Here’s what my heart did when I heard this on NPR–contracted, like the efficient muscle it is, and the adrenaline kicked in. I was driving through holiday mall traffic with Charlie and all of a sudden the world looked scary. Despite the Christmas banners and wreaths on lampposts, I caught myself edging around every turn more slowly, like something might be waiting on the other side. Those people had just been doing a little last minute shopping too.

Christmas is supposed to be full of good cheer and plenty of genial chaos. It is not supposed to bring fear. The US state department should not have to issue a “caution in markets and other public places” during the holiday season. Breitscheidplatz is a popular shopping area. I cannot help but imagine how the scene changed so quickly from festive to fearful.

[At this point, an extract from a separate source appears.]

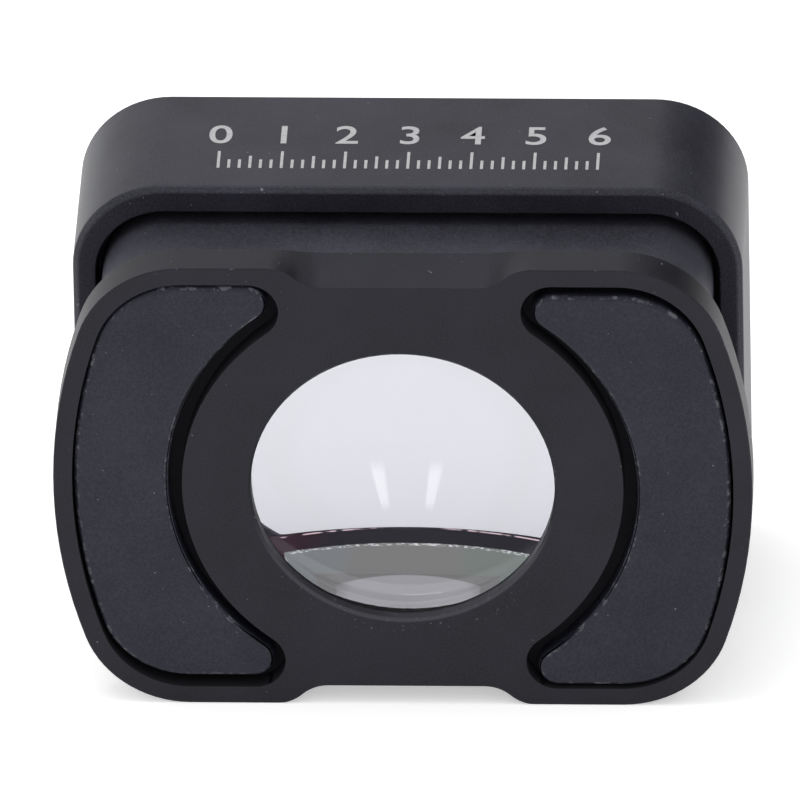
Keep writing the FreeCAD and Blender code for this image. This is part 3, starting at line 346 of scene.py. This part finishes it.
def rim_paint_tones(material):
    """The painted rim glows as painted light: near black, brownish far left, ending at the dome in a
    thin, broken, rosy line, a painted highlight.

    The line is where the distance from the dome sphere's centre, with 0.06 |x| added, is between
    21.92 and 22.04, and |x| is over 2.4.
    """
    tree = material.node_tree
    at = place_on_piece(tree)
    dome_reach = add_node(
        tree, "ShaderNodeVectorMath", {"operation": "DISTANCE"},
        i0=at.point, i1=(0, (DOME_VERTEX - DOME_RADIUS) * MM, 0),
    )
    aside = add_node(tree, "ShaderNodeMath", {"operation": "ABSOLUTE"}, i0=at.across)
    rise = add_node(tree, "ShaderNodeMath", {"operation": "MULTIPLY"}, i0=aside, i1=0.06)
    inset = add_node(tree, "ShaderNodeMath", {"operation": "ADD"}, i0=dome_reach, i1=rise)
    gaps = add_node(tree, "ShaderNodeTexNoise", Vector=at.point, Scale=1 / (GAP_SIZE * MM), Detail=3.0)
    line = soft_region(
        tree, (inset, 21.86 * MM, 21.92 * MM), (inset, 22.1 * MM, 22.04 * MM), (gaps, 0.42, 0.52),
        (aside, 1.6 * MM, 2.4 * MM),
    )
    far_left = soft_region(tree, (at.across, -4.5 * MM, -6.5 * MM))
    # Painted light: the rim glows dark, and the rosy line is a painted highlight.
    glow(material, coated(tree, linear("#2d2c31"), (far_left, "#37272f"), (line, "#e6cdd2")), 1.5)


# Blasted and hard-anodised aluminium: an even satin near-black with specks of wear on its edges.
plate_finish = grained_black("blasted_black_anodised_plate", "#07070a", "#1a1a22", 0.46, wear_and_sheen=0.4)
# Painted highlight on the aperture's lower wall, with flecks of bare metal round it.
rub_aperture(plate_finish)
# Painted light: the neck is the same blasted anodise with a duller and paler grey-black base, a lit
# copy that stands in for the light on its top between plate and hood. Its edges are not rubbed.
neck_painted_light_finish = grained_black("blasted_black_anodised_neck_painted_light", "#2b2b32", "#42424b", 0.46)
# The hood has a trace of wax from handling, which only shows as a bright edge where its side is
# seen edge on.
hood_finish = grained_black(
    "blasted_black_anodised_hood", "#1f1f25", "#36363f", 0.42, wear_and_sheen=0.3, gloss=0.2,
    Coat_Weight=0.07, Coat_Roughness=0.22,
)
# The bezel is blasted alike and dyed deeper, so that it stays dark round the glass.
bezel_finish = grained_black("blasted_black_anodised_bezel", "#0d0e12", "#16171d", 0.42, wear_and_sheen=0.1)
# The magnets' epoxy coat is a bluish grey-black, pale along its round edges, partly rubbed through
# and partly a painted highlight where they catch the light.
magnet_finish = grained_black(
    "grey_epoxy_magnet_coat", "#12131b", "#272832", 0.42, bare="#5f5f66", wear_and_sheen=0.88,
)
# Painted shade: the milled pockets get their own flat dark grey with no gloss, a tone for the
# dim shade deep in them.
pocket_painted_shade = mottled("milled_pocket_painted_shade", "#232326", "#2a2a2e", 0.6, Specular_IOR_Level=0.0)
# Adhesive sheet and thin rubber are dull blacks, and the rings round the glass swallow stray light.
adhesive_finish = mottled("black_adhesive_sheet", "#0b0b0c", "#111112", 0.9)
rubber_finish = mottled("thin_black_rubber", "#090909", "#0e0e0e", 0.85)
ring_finish = mottled("matt_black_anodised_ring", "#0a0a0b", "#101012", 0.6)
# Steel: dark with a soft shine where it is blackened, and bright where it is ground.
screw_finish = mottled("blackened_steel_screw", "#1c1c1e", "#29292b", 0.35, Metallic=1.0)
pin_finish = mottled("ground_steel_pin", "#a8a8aa", "#b8b8ba", 0.3, Metallic=1.0)
# Painted light: the baffle's satin grey glows through the glass as a mid grey, with a paler
# crescent that is a painted reflection.
baffle_finish = mottled("satin_grey_baffle", "#2a2b2b", "#333434", 0.35)
light_baffle_arch(baffle_finish)
# The glass is clear and nearly colourless. Only the dome's coat leaves a violet reflection.
rear_glass_finish = optical_glass("coated_rear_glass")
# Painted reflection of two strip lamps, as faint glowing streaks on the rear glass.
wipe_marks(rear_glass_finish)
front_glass_finish = optical_glass("coated_front_glass")
dome_finish = optical_glass("coated_front_dome", (0.35, 0.22, 0.5))
# These two faces meet the glass without any air between, so they have no gloss of their own: a
# dark painted rim, and a flat ground level, pale and frosted. Both glow: painted light that stands
# in for the light the glass brings to them.
paint_finish = mottled("black_edge_paint", "#020202", "#050505", 1.0, Specular_IOR_Level=0.0)
rim_paint_tones(paint_finish)
ground_finish = mottled(
    "ground_glass_flat", "#020202", "#050505", 1.0, patch_size=2.5, Specular_IOR_Level=0.0,
)
ground_flat_tones(ground_finish)
# Silver paint of the marks: light grey and slightly cloudy.
silver_paint = mottled("silver_filled_marks", "#9a9a9d", "#c4c4c6", 0.5, patch_size=0.3)

NODE_FINISH = {
    "rear_plate": plate_finish,
    "magnet_left": magnet_finish,
    "magnet_right": magnet_finish,
    "magnet_tape_left": adhesive_finish,
    "magnet_tape_right": adhesive_finish,
    "plate_screws": screw_finish,
    "locating_pins": pin_finish,
    "rear_gasket": rubber_finish,
    "rear_retainer": ring_finish,
    "neck_frame": neck_painted_light_finish,
    "light_baffle": baffle_finish,
    "hood_shell": hood_finish,
    "hood_screws": screw_finish,
    "edge_clips": ring_finish,
    "cell_gasket": rubber_finish,
    "front_cell": ring_finish,
    "bezel_tape": adhesive_finish,
    "front_bezel": bezel_finish,
    "rear_element": rear_glass_finish,
    "front_flint": front_glass_finish,
    "front_crown": front_glass_finish,
}
for node, finish in NODE_FINISH.items():
    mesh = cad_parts[node].data
    mesh.materials.clear()
    mesh.materials.append(finish)


# Machined pieces.

def link_piece(name, mesh, *nodes):
    """A new object for the mesh, which stands for the nodes and rides with them."""
    piece = bpy.data.objects.new(name, mesh)
    bpy.context.scene.collection.objects.link(piece)
    if nodes:
        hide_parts(*nodes)
    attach(piece, "root")
    return piece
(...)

But I also know that I do not want to live a reactionary life. I do not want to anticipate disaster around each bend. That is not a way to live. That is not how I want my children to live. The only way I can continue to live life rather than survive it, is to pray my way through it. I will pray for the German people and for our country now and for its future. And I will try to love my family and teach them to do the same. It feels like an apocalyptic world, so many tragedies in too short a time, but I will choose to hold on to fact that this, right now, this moment, is not the end. And because it is not, I will choose action over fear. Prayer is an action that gets me out of my own psyche. It places matters where they belong and forces me to live a life of hope over fear. Hope is a big word, full of big ideas, but it is an attitude I am chasing for good reason and good cause.

2 TIMOTHY 1:7

“For God has not given us a spirit of fear, but of power and of love and of a sound mind.”